海浜部に造営された大名屋敷・汐留遺跡

290 ~ 291 / 499ページ
 この地は、江戸時代の初期には海浜部の低湿地帯で、『武州豊嶋郡江戸庄図』によれば将軍家が鷹場として利用していた。その基盤は「江戸前島」の通称を持つ半島状の砂州で、汐留地区はその最南端に位置し、江戸時代、北から播磨龍野藩脇坂家(五万三〇〇〇石)、陸奥仙台藩伊達家(六二万石)、陸奥会津藩保科家(二三万石)が屋敷を構えた。最初に、脇坂家が北端を拝領した。寛永九年(一六三二)以前のことと考えられている。次いで南端を寛永一六年(一六三九)に保科家が拝領し、最後に寛永一八年(一六四一)、増上寺境内の下屋敷を召し上げられた伊達家が、替地として脇坂家拝領地と保科家拝領地に挟まれた二万五八一五坪を拝領した。いずれも拝領当初は下屋敷であったが、後に脇坂家、伊達家の両屋敷は上屋敷となり、保科家の屋敷は中屋敷に変わった。ここでは伊達家の屋敷についてやや詳しくみておこう(一章二節一項・本章一節一項参照)。
 汐留地区に拝領した伊達家の屋敷は、「浜屋敷」「芝(ノ)御屋敷」などと表記された(以下「伊達家浜屋敷」とする)。造成は、寛永一八年(一六四一)に屋敷西側から開始され、あわせて船入場が形成されたと推定されている。その後、四代藩主綱村(一六五九~一七一九)の転居に先立ち下屋敷から上屋敷へ機能が変わるとともに、屋敷内の当初の整備が終了したとみられている。延宝四年(一六七六)のことである(石﨑 二〇一一)。
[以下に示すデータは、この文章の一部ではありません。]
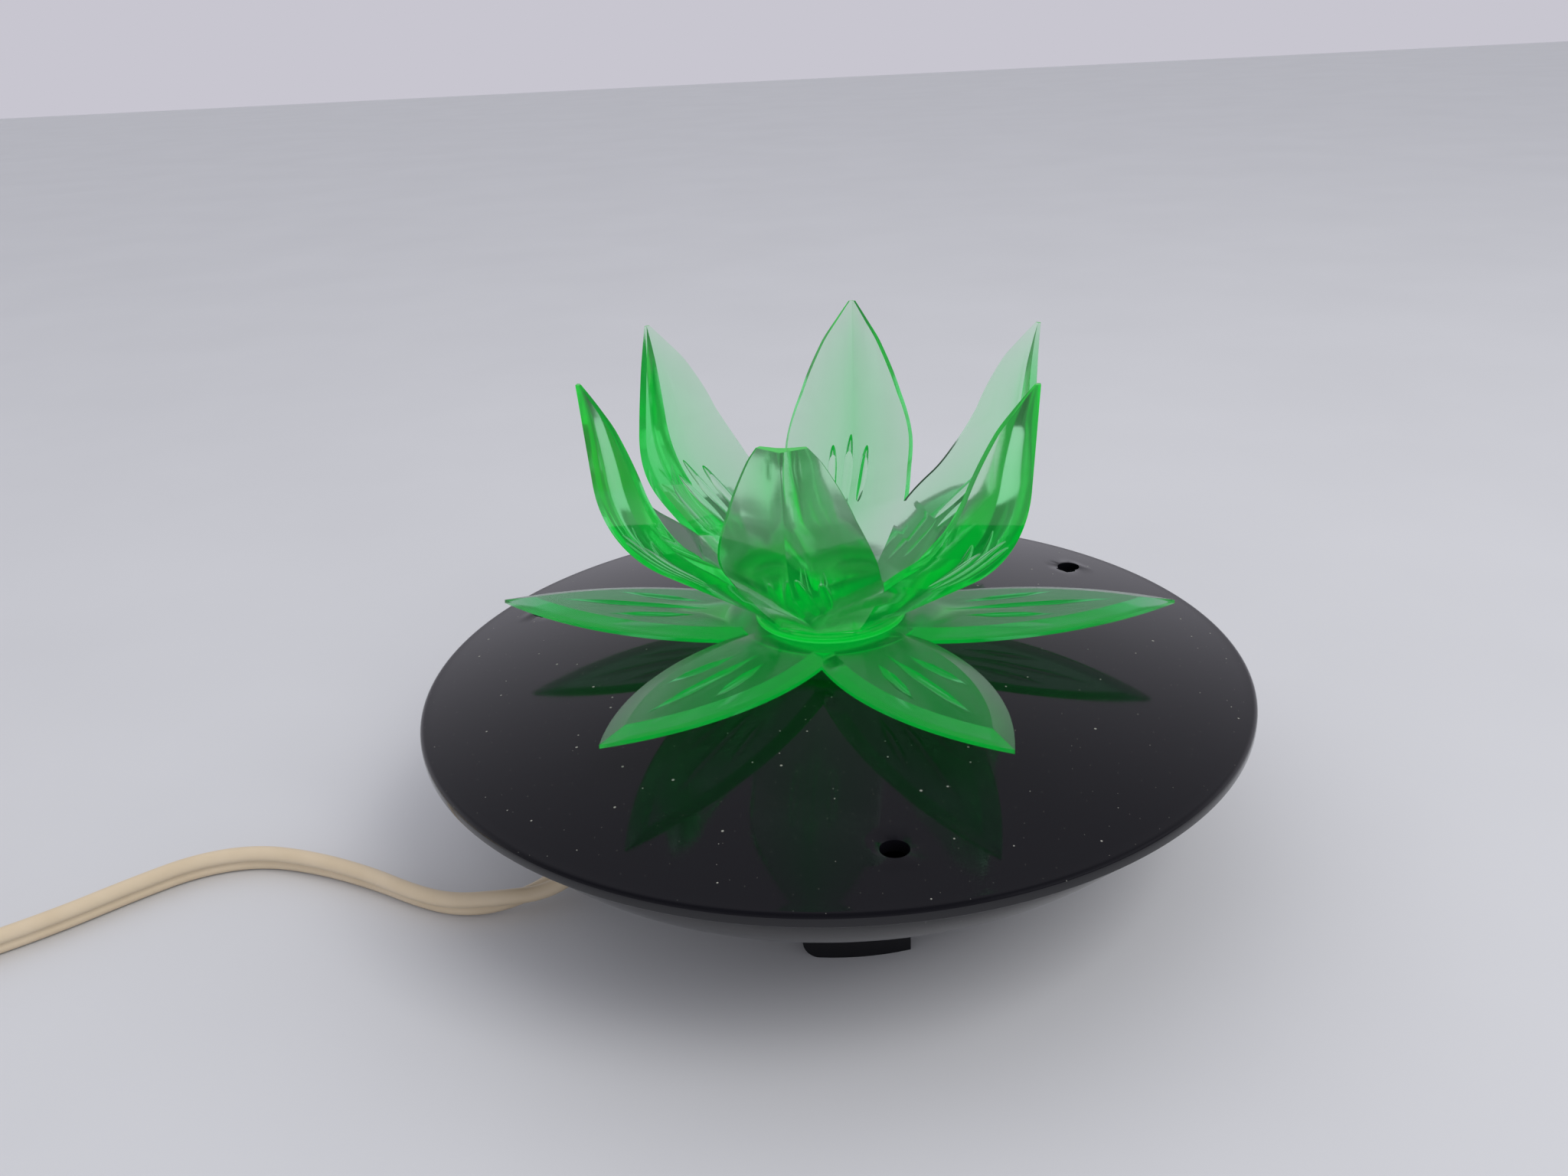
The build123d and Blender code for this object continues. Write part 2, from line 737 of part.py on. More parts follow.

以後も、宝永四年(一七〇七)の敷地の縮小、寛保三年(一七四三)の拝領囲込に伴う屋敷拡張や、度重なる火災被害等により普請が繰り返された。
 発掘調査では、多数の遺構が調査範囲の全域でほぼ万遍なく検出されている。この遺構状況の複雑さや検出数の多さが普請が繰り返された証であるが、遺構の分布には粗密が見られる。明治以降の攪乱の影響が関係していることから、単純に江戸時代の土地利用の在り方と遺構分布状況を関連付けることは危ういものの、国許に残されている屋敷絵図面と照合すると、御殿空間に相応する調査区中央で建物基礎、上水樋、排水溝の密度が高いことが見て取れる。遺構の重複関係が複雑で、時期ごとの遺構分布状況が明確にされていないが、伊達家浜屋敷では一七世紀後半以降、江戸時代を通じておおむね同じような土地利用がなされていたことが発掘調査の成果からうかがうことができる。
 個々の遺構・遺物については紙幅の関係で触れることが難しいものの、伊達家浜屋敷が標高三メートル程の低地に造営されていたことから、木や草本を材料とする遺構、遺物の残存状態が良好で、遺構では土留めの柵、上水樋(ひ)や地下室などの木造構造物、遺物では漆器や木札などの様々な木製品が発見されている。具体例を一つ二つ挙げてみると、例えば、屋敷内を縦横に走る上水樋(一章二節三項参照)は海浜部に近い屋敷での飲料水確保の困難さを彷彿させ、墨書のある木札から人や物資の往来を具体的に知ることができている。また、屋敷絵図面(「伊達家芝上屋敷絵図」「仙台藩江戸上屋敷略絵図」「御上屋敷絵図」)と検出遺構図を重ね合わせることで、絵図面や記録に表された表門が実際に存在した可能性が確認され、池の規模、形状や構造の実態、あるいは変化の推移が明らかにされた(東京都埋蔵文化財センター編 一九九七)。